Abstract: A number of very large satellite constellations are under construction or have been proposed for Low Earth Orbit (LEO), with many at nearby or overlapping altitudes. Uncoordinated overlapping constellations produce large numbers of hazardous close approaches, which must be mitigated at the cost of increased operational complexity, risk, and potential mission disruption. While orbital slotting (through the International Telecommunication Union) is used to manage spectral and physical interference for Geosynchronous Earth Orbits (GEO), no similar system is in place for LEO. Previous work by the authors and collaborators has defined methods for developing slots in LEO that inherently avoid collisions between slotted on-station active spacecraft.

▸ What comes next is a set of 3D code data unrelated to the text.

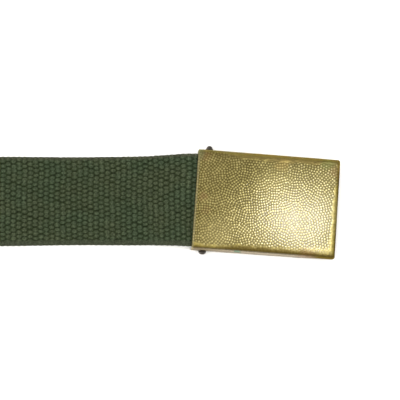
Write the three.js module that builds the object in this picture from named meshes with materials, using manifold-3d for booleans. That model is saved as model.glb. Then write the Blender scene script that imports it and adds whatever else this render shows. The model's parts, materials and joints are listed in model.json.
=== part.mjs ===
// A canvas web belt, laid out straight and face up on a flat surface.
// A woven strap is gripped inside a stamped box buckle by a toothed jaw that turns on a cross pin.
// Its free end, in a folded metal tip, passes behind the buckle's face and over a friction bar.
// Millimetres. +X runs along the belt towards the buckle, +Y across it, and +Z up from the surface.
// The origin is on that surface, under the middle of the belt's length.
import * as THREE from "three";
import { mergeVertices } from "three/addons/utils/BufferGeometryUtils.js";
import Module from "manifold-3d";

// Strap
const strapLength = 1100;
const strapWidth = 38;
const strapThickness = 2;
const strapSpread = 1.5; // extra width where the jaw flattens the webbing
const strapWander = 0.6; // how far the woven width varies along the belt
const strapInside = 24; // length held inside the buckle
const leadInLength = 32; // stretch that rises from the surface into the buckle

// End tip, one folded sheet crimped over the strap's end
const tipLength = 12;
const tipSheet = 0.4;
const tipRiseLength = 20; // stretch of strap that comes down from the tip to the surface
const crimpedThickness = 1.2; // of the strap inside the tip

// Buckle box, one stamped sheet with two flanges and a lip
const buckleLength = 60;
const boxSheet = 0.8;
const shoulderReach = 1.8; // how far in from the edge the face starts to fall away
const shoulderDrop = 1.8; // how far it falls before it is a flange
const faceCrown = 0.4; // rise of the middle of the face
const cornerRadius = 1.1; // the two corners at the lip, seen from above
const anvilLength = 7; // cross strip soldered inside, which the jaw presses the strap against
const buckleYaw = -4.3; // degrees, how the buckle sits askew on the strap

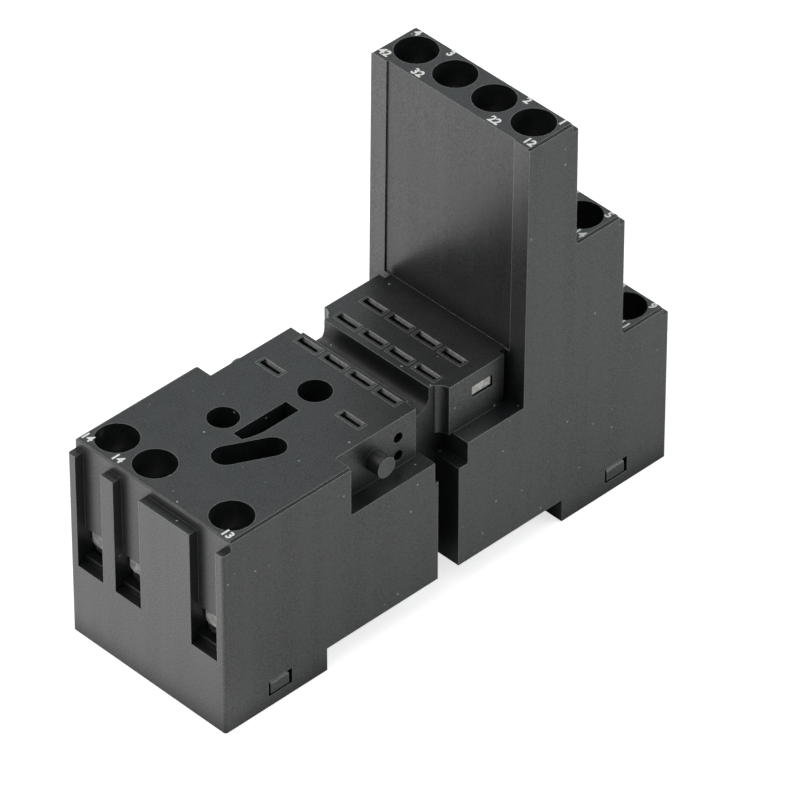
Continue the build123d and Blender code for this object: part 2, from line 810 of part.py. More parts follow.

Such slotting would have benefits including reduced collision risk and complexity for operational collision avoidance. It also provides a quantitative method to understand the relative and absolute efficiency with which a particular constellation makes use of orbital volume as well as the opportunity cost of that allocation. This talk will discuss preliminary thinking on various ways slotting could be implemented, considering both voluntary and binding frameworks, as well as either top-down or bottom-up approaches to framework development and implementation. Of particular importance is decision-making concerning the designs of slots for various orbital shells (allocation) and who gets to use particular slots (assignment). While binding top-down LEO orbital slotting is unlikely to be implementable on a timeframe relevant for the first wave of large constellations, considerable benefit could be derived through voluntary bottom-up mechanisms that improve the efficiency with which orbital volume is used.